You're probably right but a quick way to test this theory is to check the amount of memory private memory (non-cow) is being consumed by the child fork with and without THP. This should tell you how much data is actually being copied vs shared. Not sure how you get this # from Linux though.
Exactly! Doing this. There are ways to do this fortunately (Redis does this actually... in order to report the amount of copy-on-write performed during save, you may want to check the code if you are curious, it is pretty trivial, and it is possible thanks to /proc/<pid>/smaps info).
Disabling transparent hugepages has been common advice in the Postgres world for awhile, and for the same reason. I suspect anything that forks a lot should have them off.

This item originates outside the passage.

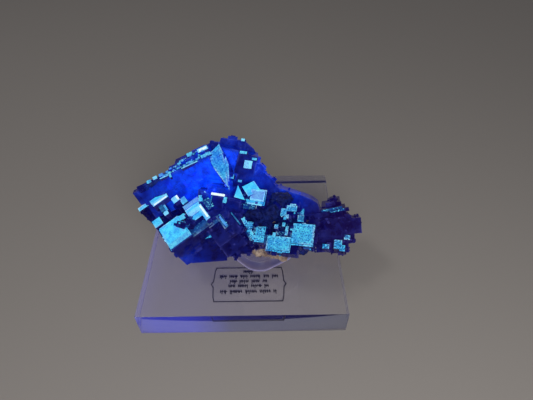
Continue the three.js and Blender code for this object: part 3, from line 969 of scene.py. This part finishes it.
riser_edge, shader = acrylic_finish("clear_riser_edge", tint=(1, 1, 1), roughness=0.3)
shader.inputs["Emission Color"].default_value = (0.02, 0.02, 0.035, 1)
riser_rim, shader = acrylic_finish("clear_riser_rim", tint=(1, 1, 1), roughness=0.3)
shader.inputs["Emission Color"].default_value = (0.12, 0.115, 0.21, 1)
for material in (acrylic, riser_edge, riser_rim):
    riser.data.materials.append(material)
for face in riser.data.polygons:
    if abs(face.normal.z) > 0.9:
        face.material_index = 0
    elif face.center.z > rim_top:
        face.material_index = 1
    else:
        face.material_index = 2
riser.visible_shadow = False
riser.visible_diffuse = False
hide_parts("acrylic_riser")
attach(riser, "root")

# ---------------------------------------------------------------- label
# A thin clear label under the block, seen through it: a printed plaque outline with
# sides like braces, around rows of plain pen strokes. No wording is made.

label_low, label_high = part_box("base_label")
ink_inset = 0.03 * mm
ink_low = label_low.z + ink_inset
ink_high = label_high.z - ink_inset
plaque_low, plaque_high = Vector((-14.9, -36)), Vector((19.3, -15.8))
line_width = 0.42
side_bow = 1
side_shoulder = 2.4
side_point = 2.1
point_height = 1.8


def drawn_line(bm, start, end, width):
    """A flat bar of ink from start to end, in millimetres, that runs a little past both."""
    run = Vector(end) - Vector(start)
    centre = (Vector(start) + Vector(end)) / 2 * mm
    place = Matrix.Translation((centre.x, centre.y, (ink_low + ink_high) / 2))
    turned = Matrix.Rotation(math.atan2(run.y, run.x), 4, "Z")
    size = Matrix.Diagonal(((run.length + 0.6 * width) * mm, width * mm, ink_high - ink_low, 1))
    bmesh.ops.create_cube(bm, size=1, matrix=place @ turned @ size)


# One quarter of the plaque's outline is set out, and mirrored for the others.
bm = bmesh.new()
middle = (plaque_low + plaque_high) / 2
half = (plaque_high - plaque_low) / 2
quarter = [(0, half.y), (half.x, half.y), (half.x + 0.6 * side_bow, half.y - side_shoulder),
           (half.x + side_bow, point_height), (half.x + side_point, 0)]
for flip_x in (1, -1):
    for flip_y in (1, -1):
        turned = [middle + Vector((x * flip_x, y * flip_y)) for x, y in quarter]
        for start, end in zip(turned, turned[1:]):
            drawn_line(bm, start, end, line_width)

# The rows: each one's height and half its length, from the plaque's middle. A long stroke
# runs through every word and short ones cross it.
rows = [(-4.3, 14.2), (-1, 10.2), (1.8, 9.4), (4.8, 15), (7.7, 2.6)]
stroke_width = 0.38
stroke_heights = (1.5, 1.5, 1.5, 2.2)
stroke_foot = 0.75
stroke_lean = 0.3
word_lengths = (2.5, 6)
word_gap = 1.3
for height, half_length in rows:
    place = -half_length
    while place < half_length:
        end = min(place + dice.uniform(*word_lengths), half_length)
        drawn_line(bm, middle + Vector((place, height)), middle + Vector((end, height)), stroke_width)
        while place < end:
            foot = middle + Vector((place, height + stroke_foot))
            head = foot - Vector((dice.uniform(-stroke_lean, stroke_lean), dice.choice(stroke_heights)))
            drawn_line(bm, foot, head, stroke_width)
            place += dice.uniform(0.6, 1)
        place += word_gap
label = shown("label_lines", bm, acrylic_sharpness)

ink, shader = new_material("label_ink")
shader.inputs["Base Color"].default_value = (0.05, 0.045, 0.06, 1)
shader.inputs["Roughness"].default_value = 0.6
label.data.materials.append(ink)
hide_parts("base_label")
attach(label, "root")

# ---------------------------------------------------------------- stage
# The specimen stands on a plain warm grey floor in a dim room, with one soft panel high
# on its left and another low in front. The camera looks down on it from the front.

floor_drop = 0.2 * mm
floor_reach = 3
bm = bmesh.new()
bmesh.ops.create_grid(bm, x_segments=1, y_segments=1, size=floor_reach)
bmesh.ops.translate(bm, vec=(0, 0, cad_box[0].z - floor_drop), verts=bm.verts)
floor = shown("floor", bm)
matte, shader = new_material("floor_matte")
shader.inputs["Base Color"].default_value = (0.5, 0.457, 0.42, 1)
shader.inputs["Roughness"].default_value = 0.8
floor.data.materials.append(matte)

room = bpy.data.worlds.new("room")
room.use_nodes = True
background = room.node_tree.nodes["Background"]
background.inputs["Color"].default_value = (0.96, 0.96, 1.0, 1)
background.inputs["Strength"].default_value = 0.14
bpy.context.scene.world = room


def soft_panel(name, place, target, size, power):
    """A square soft light at a place, turned to a target, with its side in m and power in W."""
    light = bpy.data.lights.new(name, "AREA")
    light.shape = "SQUARE"
    light.size = size
    light.energy = power
    lamp = bpy.data.objects.new(name, light)
    lamp.location = place
    lamp.rotation_euler = (Vector(place) - Vector(target)).to_track_quat("Z", "Y").to_euler()
    bpy.context.scene.collection.objects.link(lamp)
    return lamp


soft_panel("key_panel", place=(-0.45, 0.07, 0.81), target=(0, 0, 0.04), size=0.2, power=0.6)
front = soft_panel("front_panel", place=(0.06, -0.34, 0.24), target=(0, -0.12, 0), size=0.25, power=0.6)
front.visible_glossy = False

# The camera: its lens, its place and how far it looks down, rolls and swings, in degrees.
view_camera = bpy.data.cameras.new("camera")
view_camera.sensor_width = 36
view_camera.lens = 27.21
view_camera.clip_start = 0.005
camera = bpy.data.objects.new("camera", view_camera)
camera.location = (0.0119, -0.1484, 0.1825)
look_down = Matrix.Rotation(math.radians(90 - 43.59), 4, "X")
roll = Matrix.Rotation(math.radians(-0.73), 4, "Z")
swing = Matrix.Rotation(math.radians(-0.09), 4, "Z")
camera.rotation_euler = (swing @ look_down @ roll).to_euler()
bpy.context.scene.collection.objects.link(camera)
bpy.context.scene.camera = camera
bpy.context.scene.view_settings.view_transform = "Standard"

Could your confirm that the MOV is copying PTEs? I doubt that maybe it's copying the heap, because of copy-on-write. After fork(), the parent write to heap randomly, so it will copy more data with jemalloc than libc (because of huge page)
I just tested - while running the redis-benchmark command you listed after a BGSAVE smaps lists all anonymous memory as AnonHugePages. So it ends up as THP, although I suppose its possible that it is broken into 4k pages and then adjacent 4k pages are merged back into huge pages. Will see if I can figure out how the lazy PTE copying works.
I do see it now... wasn't testing right before. Goes away as you say when disabling transparent THP. KSM has no effect, contrary to what I thought earlier.
But the immutable data structure is not that much different from the copy-on-write pages the kernel gives you, likely to involve the same amount of copying. And disk IO is blocking so you need at least a thread, so it is a natural strategy.
EDIT: Oh wait... since the problem is huge pages, this is MUCH better, since we can disable it. And I just verified that it works:
echo never > /sys/kernel/mm/transparent_hugepage/enabled
This means, free latency upgrade for all the Redis users out there during fork... (more or less 20x in my tests) just with this line above.